Posted in Produce Feature of the Week, Soups, Stews and Casseroles on Monday Nov. 3, 2014, 7:19 a.m.
Tis the season for pumpkin, or so I have been told.
My week was a little odd, my computer was out for repairs and it having my sole source of all the programs, applications and files I need to blog, means I took a week off from blogging. Never fear though! I was hard at work figuring out grants, crowdfunding and all that other modern jazz to get my personal chef service going and live out the dream (well more of the dream seein as blogging here is what started it all).

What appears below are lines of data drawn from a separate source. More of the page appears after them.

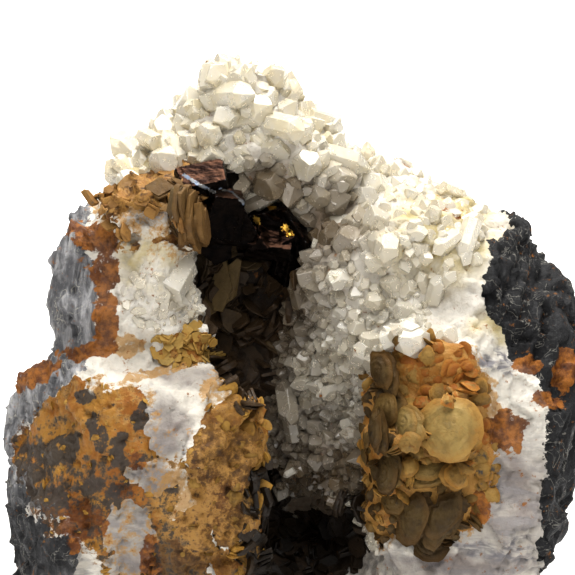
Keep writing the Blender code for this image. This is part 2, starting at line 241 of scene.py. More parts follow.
def distances(points):
    """How far each point is from each rock solid, as one column for each."""
    columns = []
    for name in ROCK:
        near = tree_of(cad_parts[name].data)
        columns.append([near.find_nearest(Vector(p))[3] for p in points / 1000])
    return np.array(columns).T * 1000


def ridged(noise_values):
    """Noise whose zero crossings become sharp ridges."""
    return 1 - 2 * np.abs(noise_values)


def stretched(points, normal, ratio):
    """Points squeezed along everything but the normal, so that noise over them runs in sheets."""
    n = np.array(normal, float)
    n /= norm(n)
    along = points @ n
    flat = points - along[:, None] * n
    return flat / ratio + along[:, None] * n


def shape_skin(points, normal, away):
    """The rough surface of each mineral, and the mineral that each point belongs to."""
    wobble = np.stack([fbm(points, 3.4, 3, 50 + i) for i in range(len(ROCK))], 1)
    lean = away + 0.75 * wobble
    zone = lean.argmin(1)
    rank = lean - lean.min(1)[:, None]

    quartz = facets(points, 5.2, 0.3, 3) * 0.55 + facets(points, 2.1, 0.34, 4) * 0.6
    quartz += 0.28 * fbm(points, 1.4, 2, 9)
    quartz += 0.8 * fbm(points, 11.0, 2, 12)
    quartz += facets(points, 9.0, 0.3, 13) * 0.8 * smoothstep(points[:, 1], 6, 12)
    sheets_l = stretched(points, (0.93, -0.1, 0.32), 4.5)
    sheets_r = stretched(points, (0.9, 0.1, -0.42), 5.0)
    schist_l = 0.75 * ridged(perlin(sheets_l, 2.8, 21)) + 0.4 * ridged(perlin(sheets_l, 1.1, 22))
    schist_r = 0.85 * ridged(perlin(sheets_r, 3.0, 23)) + 0.4 * ridged(perlin(sheets_r, 1.0, 24))
    lumps = 0.7 * fbm(points, 6.0, 2, 27)
    schist_l += lumps + facets(points, 3.2, 0.34, 28) * 0.8
    schist_r += lumps + facets(points, 3.4, 0.36, 29) * 0.9
    crust = 0.75 * fbm(points, 4.2, 3, 31) + facets(points, 1.7, 0.36, 32) * 0.6
    crust -= 0.7 * smoothstep(perlin(points, 2.0, 33), 0.35, 0.6)
    layers = points @ np.array((-0.22, -0.25, 0.94)) + 0.8 * fbm(points, 5.0, 2, 35)
    step = layers / 1.9
    ledge = (step - np.floor(step)) * 1.9 - 0.9 + 0.4 * fbm(points, 2.0, 2, 36)
    ledge += facets(points, 2.0, 0.34, 37) * 0.8 + facets(points, 1.1, 0.4, 39) * 0.5
    base = 0.35 * fbm(points, 2.5, 2, 38) - 0.25

    heights = (quartz, base - 0.3, schist_l, schist_r, ledge, crust, crust * 0.8, base, base)
    weights = [1 - smoothstep(rank[:, index], 0.0, 1.4) for index in range(len(ROCK))]
    move = sum(weight * height for weight, height in zip(weights, heights)) / sum(weights)
    standing = smoothstep(points[:, 2], 0.3, 2.4)
    moved = points + normal * (move * standing)[:, None]
    order = np.sort(lean, 1)
    best, second = order[:, :1], order[:, 1:2]
    inside = np.where(lean == best, second - lean, best - lean)
    return np.clip(moved, LOW + INSET, HIGH - INSET), zone, inside


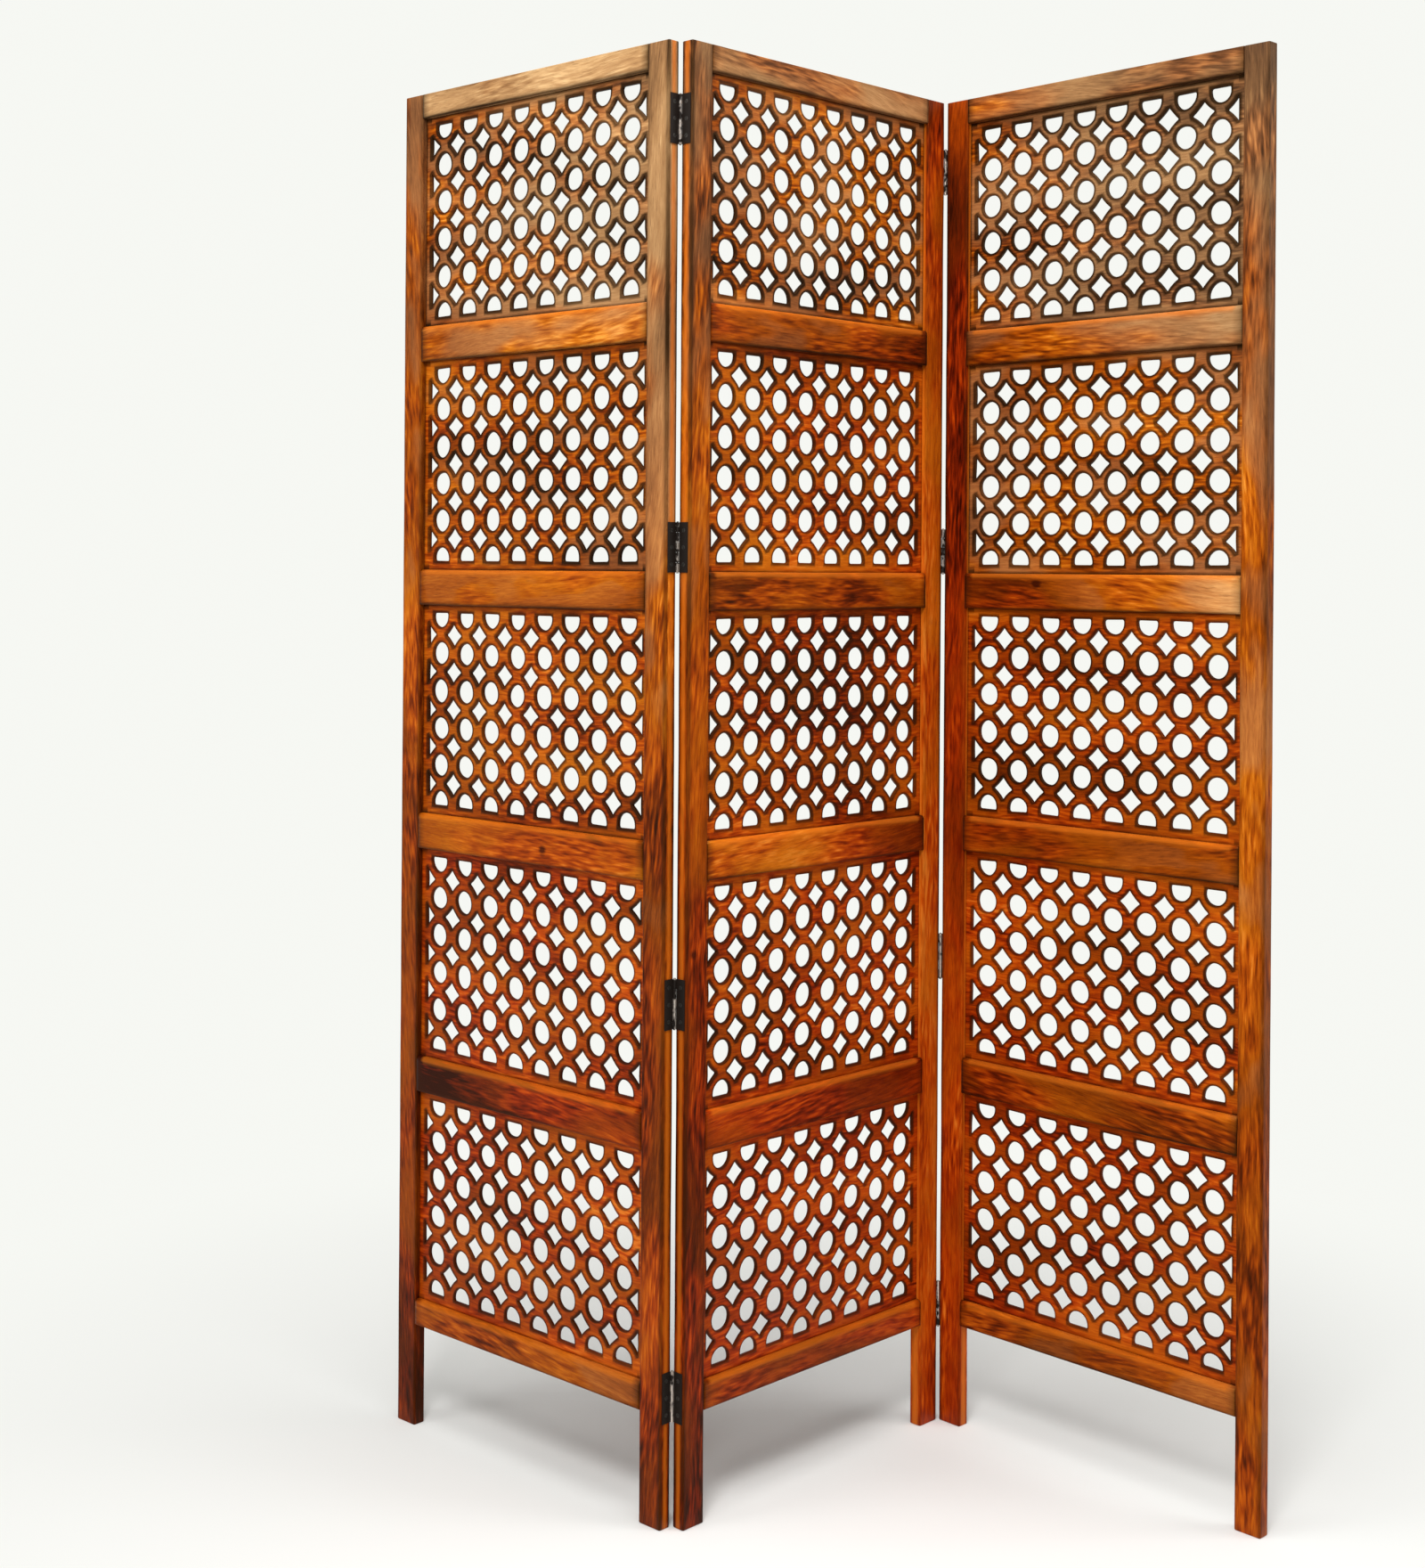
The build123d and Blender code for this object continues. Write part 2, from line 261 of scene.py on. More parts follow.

South American food and I have a very much loving relationship. It's pretty much a tie with Asian food around here on the frequenty of it's appearences on the weekly menu. Enchiladas in particular have a special place in my heart. They can be filled with whatever your heart desires and baked to perfection. I even added a little daiya cheese on top this time, an occasionnal treat. They are so ridiculously easy to make vegan too. Although, most of the time filled with meat or cheese, they are even better with a nice creamy filling of sweet potato and pumpkin. I would also love to try them out filled with my pulled jackfruit.
The ingredient list is not on the short side, but once youve got the ball rolling, they come together pretty quickly. They can also be made in advance for a simple warm up healthy meal for later in the week. Although I havent tried it yet, I imagine they would hold up very well to freezing too. These are definitely going to be on my menu!